Variation: Reverse Snowball. In Forward Snowball, the group's list gets bigger and bigger. In Reverse Snowball it gets smaller, and the two final pairs have to agree on the best couple of options from the original longer lists.
9. Talking chips
How it works. This activity equalizes the opportunity for participation. It also helps the teacher to monitor individual accountability. Teams have talking chips (maximum tow chips each). Teammates place Talking Chips in the centre of the table to make sure eveyone contributes to the team discussion.
Step 1. 1. Students are asked to discuss a topic in groups. Step 2. As each student talks, he/she places his/her chip in the center of the table (a pen or pencil will work in place of chips). Step 3. Once a student finishes talking, he/she cannot talk until every other “chip” has been tossed into the center. Step 4. When all chips are used, teammates each collect their chips and continue the discussion using their talking chips.
10. Find my rule
How it works. A great structure for encouraging logical thinking and inductive/deductive reasoning. This activity works well for introducing a new unit, grouping students randomly for cooperative learning, and for developing problem-solving and categorizing skills.
Step 1. 1. Teacher prepares identity cards, related to an overall theme and to each other by a “rule” (one per student). Step 2. Teacher announces that students will need to form groups of a given size by circulating throughout the room to locate students who have identity cards that are connected or related to their own by some commonality or "rule." Step 3. Teacher gives an example and checks for understanding. Step 4. Teacher passes an envelope containing all identity cards around the classroom. Step 5. Students take one card each and circulate around the room to try and find others who have identity cards that are related to theirs. Step 6. Once all members of the group have been found, the group will find a place to sit together. Step 7. Group members will articulate the rule that connects all their identities and will try to guess the theme to which all the groups are connected.

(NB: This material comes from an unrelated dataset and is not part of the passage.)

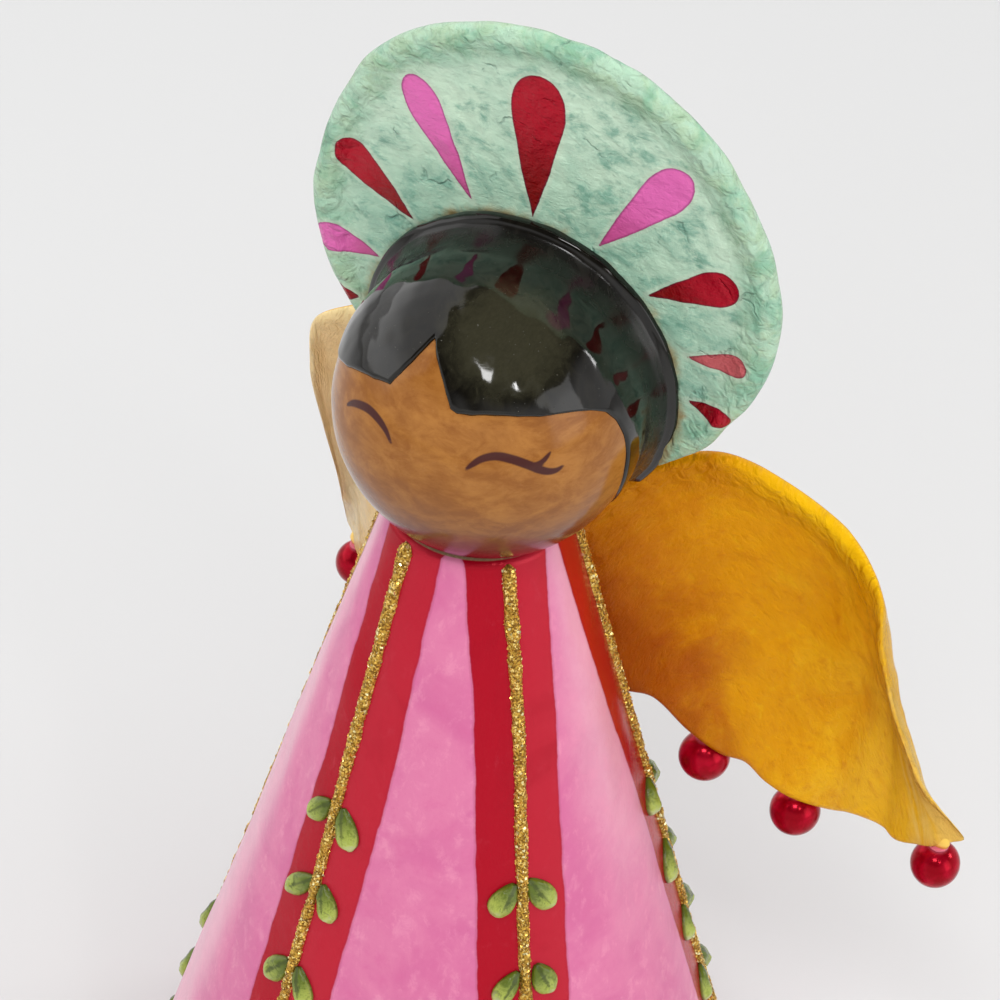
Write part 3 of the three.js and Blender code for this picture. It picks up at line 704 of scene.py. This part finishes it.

The following file Kagan strategies contains more cooperative structures created by professor Kagan and his team. Explore it and choose your favourite structures.

Exercise 2: Developing my own cooperative structure


1. Choose one of the cooperative structures and adapt it to your own subject in a CLIL lesson. Think of the content you want to teach and design one of your CLIL sessions with that structure in mind. Prepare the handouts for your learners with specific instructions to teach them the structure.


2. Record a video of one of your CLIL classes where you have made use of the previous structure, and select the two best minutes of it that show evidence that communication skills of your students have been improved. Write a short essay explaining the context of this video and the reasons that led you to choose that particular structure.